WHAT IS REQUIRED >> Each line that contains the string "type" counts once; report how many such lines appear in the data, as a number only.

— start of THE RECORDS —

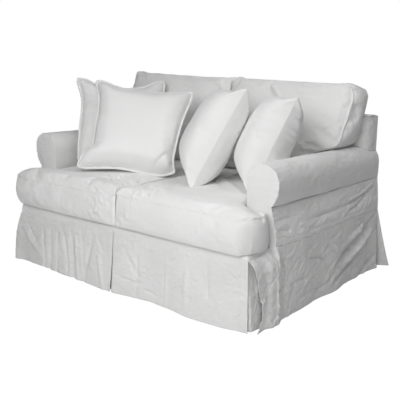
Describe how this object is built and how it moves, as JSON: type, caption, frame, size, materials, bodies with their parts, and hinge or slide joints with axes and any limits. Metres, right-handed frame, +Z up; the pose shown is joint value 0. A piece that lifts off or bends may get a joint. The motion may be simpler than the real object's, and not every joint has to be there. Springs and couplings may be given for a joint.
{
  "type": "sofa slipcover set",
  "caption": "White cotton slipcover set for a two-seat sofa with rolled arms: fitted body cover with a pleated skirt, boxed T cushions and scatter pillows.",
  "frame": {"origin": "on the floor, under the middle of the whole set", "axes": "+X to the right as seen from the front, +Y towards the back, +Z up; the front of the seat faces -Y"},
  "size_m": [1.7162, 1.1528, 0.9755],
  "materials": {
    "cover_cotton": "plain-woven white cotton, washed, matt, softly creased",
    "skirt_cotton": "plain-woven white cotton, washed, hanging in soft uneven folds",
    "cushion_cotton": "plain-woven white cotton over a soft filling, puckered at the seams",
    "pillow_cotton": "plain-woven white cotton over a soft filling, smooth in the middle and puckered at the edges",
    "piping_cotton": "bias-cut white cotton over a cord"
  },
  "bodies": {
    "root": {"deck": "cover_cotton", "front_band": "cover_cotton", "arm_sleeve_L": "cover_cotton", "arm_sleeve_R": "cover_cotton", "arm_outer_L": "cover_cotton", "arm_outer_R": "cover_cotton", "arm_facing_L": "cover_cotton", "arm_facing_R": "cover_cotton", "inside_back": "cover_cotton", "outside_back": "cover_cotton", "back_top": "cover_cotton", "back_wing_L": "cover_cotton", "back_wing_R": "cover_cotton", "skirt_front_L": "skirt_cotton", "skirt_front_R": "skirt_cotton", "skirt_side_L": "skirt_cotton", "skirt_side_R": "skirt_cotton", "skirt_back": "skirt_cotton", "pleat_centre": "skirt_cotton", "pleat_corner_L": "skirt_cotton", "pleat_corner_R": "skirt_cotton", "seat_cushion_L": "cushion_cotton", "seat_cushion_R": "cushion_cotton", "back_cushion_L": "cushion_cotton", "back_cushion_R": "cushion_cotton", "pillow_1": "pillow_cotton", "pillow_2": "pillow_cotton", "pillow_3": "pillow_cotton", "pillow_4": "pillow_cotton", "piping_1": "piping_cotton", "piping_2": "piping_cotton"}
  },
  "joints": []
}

— end of THE RECORDS —
— start of THE RECORDS —

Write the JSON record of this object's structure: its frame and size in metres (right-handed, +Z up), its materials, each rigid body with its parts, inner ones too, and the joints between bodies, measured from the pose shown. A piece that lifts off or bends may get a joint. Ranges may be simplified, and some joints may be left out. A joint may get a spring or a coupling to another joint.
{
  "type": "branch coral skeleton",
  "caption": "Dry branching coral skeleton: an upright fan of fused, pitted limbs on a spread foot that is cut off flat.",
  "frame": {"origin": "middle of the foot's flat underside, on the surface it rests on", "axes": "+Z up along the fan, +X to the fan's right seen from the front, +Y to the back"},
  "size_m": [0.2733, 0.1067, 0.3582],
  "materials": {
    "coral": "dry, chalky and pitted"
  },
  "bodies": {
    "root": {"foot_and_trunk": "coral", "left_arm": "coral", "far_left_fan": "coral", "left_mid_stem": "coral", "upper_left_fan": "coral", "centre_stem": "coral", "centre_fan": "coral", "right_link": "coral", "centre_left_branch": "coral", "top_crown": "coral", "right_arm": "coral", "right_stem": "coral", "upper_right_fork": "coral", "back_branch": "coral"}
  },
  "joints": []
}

— end of THE RECORDS —
— start of THE RECORDS —

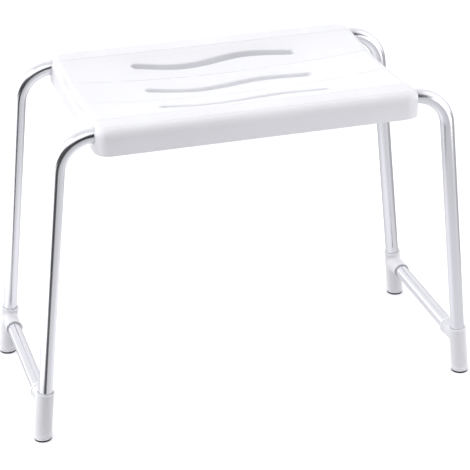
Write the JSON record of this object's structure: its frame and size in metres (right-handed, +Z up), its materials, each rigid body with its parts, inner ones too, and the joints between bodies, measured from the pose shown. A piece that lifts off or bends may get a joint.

— end of THE RECORDS —

OUTPUT OF THE TASK >> 3